Understand, though. This was no ceremonial act. This was real selflessness performing a real and degrading act of service for people who, honestly, didn’t deserve it. By asking whose feet we will wash today, we are placing ourselves inside the Spirit of Christ and fulfilling the command of Paul to the same mind that Christ had—a mind of selfless, self-sacrificing, service to others, no matter their station or relation to us.
Mike Carr was a supervisor with Southwest Airlines when he was called to a gate to help with a strange and uncomfortable situation. An elderly couple was traveling home to Albaqurkie, New Mexico, when the husband, who is suffering from Alzheimers, soiled himself.

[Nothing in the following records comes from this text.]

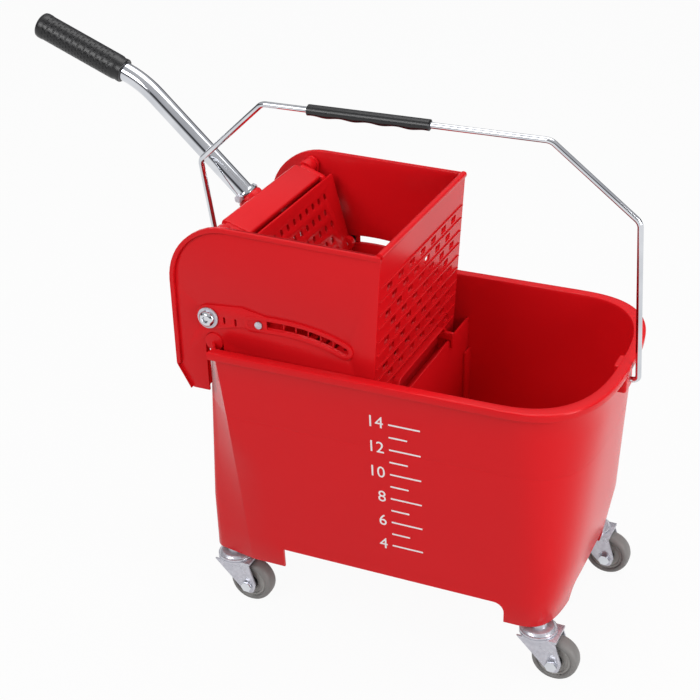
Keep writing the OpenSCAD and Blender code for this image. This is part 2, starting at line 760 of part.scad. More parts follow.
castor(3) castor_tyre();  // castor3_tyre
castor(4) castor_stem();  // castor4_stem
castor(4) castor_race();  // castor4_race
castor(4) castor_fork();  // castor4_fork
castor(4) castor_axle();  // castor4_axle
castor(4) castor_nut();  // castor4_nut
castor(4) castor_hub();  // castor4_hub
castor(4) castor_tyre();  // castor4_tyre
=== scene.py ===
from math import atan2, ceil, cos, pi, radians, sin, tan

import bpy
from mathutils import Matrix, Vector


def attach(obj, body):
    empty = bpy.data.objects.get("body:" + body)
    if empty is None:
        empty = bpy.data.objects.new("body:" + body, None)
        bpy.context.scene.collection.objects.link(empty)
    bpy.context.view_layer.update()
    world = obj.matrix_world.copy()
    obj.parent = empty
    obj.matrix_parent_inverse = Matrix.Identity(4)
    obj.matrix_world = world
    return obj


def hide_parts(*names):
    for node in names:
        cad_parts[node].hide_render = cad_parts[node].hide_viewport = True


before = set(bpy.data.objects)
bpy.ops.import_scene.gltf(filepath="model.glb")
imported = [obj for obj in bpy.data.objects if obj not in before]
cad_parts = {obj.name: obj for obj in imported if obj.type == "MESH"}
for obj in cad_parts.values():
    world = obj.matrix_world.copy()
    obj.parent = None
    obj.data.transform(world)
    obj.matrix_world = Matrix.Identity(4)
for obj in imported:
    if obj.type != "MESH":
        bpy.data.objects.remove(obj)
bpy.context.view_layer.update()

# Sizes are in millimetres and become metres as each mesh is made.
MM = 0.001
RIM_X = 224
RIM_H = 330
LEG_Z = 66
HEEL_Z = 132
FLOOR_Z = 97
WALL = 3
FLOOR_TOP = FLOOR_Z + WALL
LIP_OUT = 9
LIP_Z = RIM_H - 9
PLATE_Y = 115
PLATE_T = 3
PARTITION_X = 4
WRINGER_H = 461
FRONT_TOP_Z = 456
DRAIN_Z = 262
PIVOT = Vector((-189, 358))
PIVOT_HOLE = 5.05
HINGE = Vector((-177, 445))
GUIDE = Vector((-131, 360))
SWING = radians(46)
LEVER_A = radians(136.5)
LEVER_OUT = Vector((-197, 444))
LEVER_RUN = 164
LEVER_BEND = radians(21)
UPPER_RUN = 132
BAIL_X = 230
BAIL_Z = 310
BAIL_TOP = 266
BAIL_LEAN = radians(12)


# ---- Modelling helpers -------------------------------------------------------------
def pick(obj):
    """Selects obj alone and makes it the active object."""
    bpy.ops.object.select_all(action="DESELECT")
    obj.select_set(True)
    bpy.context.view_layer.objects.active = obj


def join(name, objs):
    """Makes one piece of several."""
    pick(objs[0])
    for obj in objs[1:]:
        obj.select_set(True)
    if len(objs) > 1:
        bpy.ops.object.join()
    piece = bpy.context.object
    piece.name = name
    return piece


def place(obj, matrix):
    """Puts obj's place, turn and size into its mesh."""
    obj.matrix_world = matrix
    pick(obj)
    bpy.ops.object.transform_apply(location=True, rotation=True, scale=True)
    return obj


def tidy_mesh(obj, outwards=True):
    """Merges doubles and points the faces outwards."""
    pick(obj)
    bpy.ops.object.mode_set(mode="EDIT")
    bpy.ops.mesh.select_all(action="SELECT")
    bpy.ops.mesh.remove_doubles(threshold=2e-6)
    if outwards:
        bpy.ops.mesh.normals_make_consistent(inside=False)
    bpy.ops.object.mode_set(mode="OBJECT")
    return obj


def smooth(obj, angle=32):
    """Shades smoothly across edges blunter than the angle, in degrees."""
    pick(obj)
    bpy.ops.object.shade_smooth_by_angle(angle=radians(angle))
    return obj


def ease_edges(obj, width, angle=40, segments=2):
    """Rounds the sharp edges of a piece by a small bevel, in millimetres."""
    pick(obj)
    bevel = obj.modifiers.new("Eased edges", "BEVEL")
    bevel.width = width * MM
    bevel.segments = segments
    bevel.limit_method = "ANGLE"
    bevel.angle_limit = radians(angle)
    bevel.use_clamp_overlap = True
    bpy.ops.object.modifier_apply(modifier=bevel.name)
    return obj


def cut(obj, tool):
    """Takes the solid tool away from obj."""
    pick(obj)
    carve = obj.modifiers.new("Cut", "BOOLEAN")
    carve.operation = "DIFFERENCE"
    carve.solver = "EXACT"
    carve.object = tool
    bpy.ops.object.modifier_apply(modifier=carve.name)
    bpy.data.objects.remove(tool, do_unlink=True)
    return obj


def turned(v, a):
    """The flat vector v, turned by the angle a."""
    return Vector((v.x * cos(a) - v.y * sin(a), v.x * sin(a) + v.y * cos(a)))


def corner(a, b, c, r, steps):
    """Points of an arc of radius r that rounds the corner b between a and c."""
    u, v = (a - b).normalized(), (c - b).normalized()
    half = u.angle(v) / 2
    centre = b + (u + v).normalized() * (r / sin(half))
    start, end = b + u * (r / tan(half)) - centre, b + v * (r / tan(half)) - centre
    sweep = atan2(start.x * end.y - start.y * end.x, start.dot(end))
    return [centre + turned(start, sweep * i / steps) for i in range(steps + 1)]


def rounded(points, radii, steps=6):
    """A closed outline with each corner rounded to its radius; 0 keeps it sharp."""
    pts = [Vector(p) for p in points]
    n = len(pts)
    out = []
    for i, r in enumerate(radii):
        if r:
            out += corner(pts[i - 1], pts[i], pts[(i + 1) % n], r, steps)
        else:
            out.append(pts[i])
    return out


def circle(centre, r, steps=28):
    return [Vector(centre) + Vector((r * cos(2 * pi * i / steps), r * sin(2 * pi * i / steps)))
            for i in range(steps)]


def arc(centre, r, start, sweep, steps):
    """Points of an arc, both its ends included."""
    angles = [start + sweep * i / steps for i in range(steps + 1)]
    return [Vector(centre) + Vector((r * cos(a), r * sin(a))) for a in angles]


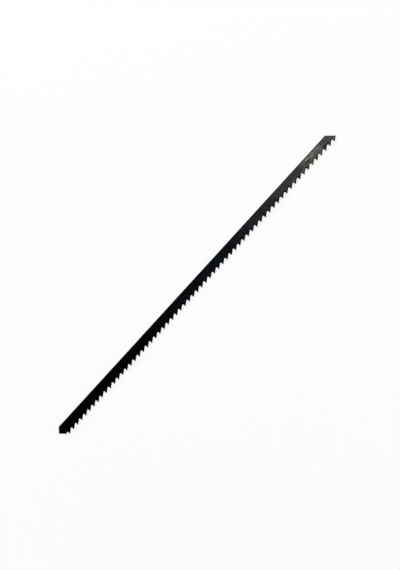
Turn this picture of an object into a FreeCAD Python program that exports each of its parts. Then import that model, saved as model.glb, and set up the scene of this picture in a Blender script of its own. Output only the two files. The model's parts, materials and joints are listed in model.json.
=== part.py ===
# Jigsaw blade with plain ends: one flat strip of steel, toothed along its whole length.
# Each tooth has a square cutting face towards the heel and is bent to one side, its
# neighbours to the other, so that the blade cuts a slot wider than its own thickness.
#
# In the sketches X runs from the heel to the nose, Y = 0 is the line of the tooth tips,
# and the back edge lies at +Y. Placed, the origin is on the resting plane, under the
# middle of the blade, with the teeth towards -Y and +Z up.
import FreeCAD, Part
import math
import os
import Sketcher

# Driving sizes, in millimetres
SIZES = {
    "length_overall": 165.0,     # heel point to nose end
    "thickness": 0.65,
    "heel_width": 5.3,           # tooth tips to back edge at the heel
    "nose_width": 4.45,          # the same at the nose, where the back edge has tapered
    "back_edge_radius": 0.12,
    "tooth_pitch": 2.54,         # ten teeth to the inch
    "tooth_depth": 1.3,          # tip to the bottom of the gullet
    "tip_land": 0.05,            # flat left on each tip
    "gullet_radius": 0.38,
    "first_tip": 3.05,           # heel point to the first whole tooth's cutting face
    "set_offset": 0.2,           # how far a tip stands proud of the side
    "set_height": 0.8,           # how much of the tooth is bent, from the tip down
    "set_bend_radius": 0.6,      # on the inside of the bend
    "heel_point_drop": 1.95,     # back edge to the point of the heel
    "heel_back_reach": 2.14,     # length of blade that the heel's cut takes off the back
    "heel_front_reach": 2.9,     # length of blade that the heel's cut takes off the teeth
    "nose_land_height": 1.4,     # top of the nose's square end, above the tips
    "nose_back_reach": 2.78,     # length of blade that the nose's slanting cut takes off
}

# A band of bent metal starts ahead of its tooth and ends in the gullet behind it
BAND_LEAD = "0.2 * Sizes.tooth_pitch"
BAND_LENGTH = "0.9 * Sizes.tooth_pitch"

# Teeth are counted from the first whole one, and a partial one stands before it
TOOTH_COUNT = "(floor((Sizes.length_overall - Sizes.first_tip) / Sizes.tooth_pitch) + 1)"
PARTIAL_TIP = "(Sizes.first_tip - Sizes.tooth_pitch)"

# Counted, not measured: the places on a piece of sketch geometry, and the sketch's own axes
START, END, CENTRE = range(1, 4)
LENGTH_AXIS, HEIGHT_AXIS = range(-1, -3, -1)
ORIGIN = (LENGTH_AXIS, START)

FACING_UP = FreeCAD.Rotation()
TURNED_OVER = FreeCAD.Rotation(FreeCAD.Vector(1.0, 0.0, 0.0), 180.0)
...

The wife was in tears and had no idea what to do since the man could clearly not fly with his clothes soiled. With no other options, and moved by the very real distress the couple was experiencing, Mike retrieved a change of clothes from the couple baggage and proceeded to take the elderly gentleman into the restroom. There, he cleaned the man up, changed his clothes, and made sure he was able to get onto his flight and get home. You can see the story here.
You and I may not be called upon to go to this extreme to “wash someone’s feet.” But, then again, we may. The certainty is, we will daily have the chance to humble ourselves and follow Christ’s example and serve. Deciding every morning that we will wash someone’s feet by serving them truly is life-changing in a way that cannot be described, only experienced.
So, let’s commit to asking ourselves these questions every day: Who am I? Whose am I? Whose feet will I wash today? And then let’s share how God has used our good answers to those questions to change our lives in ways we could have only dreamed of before.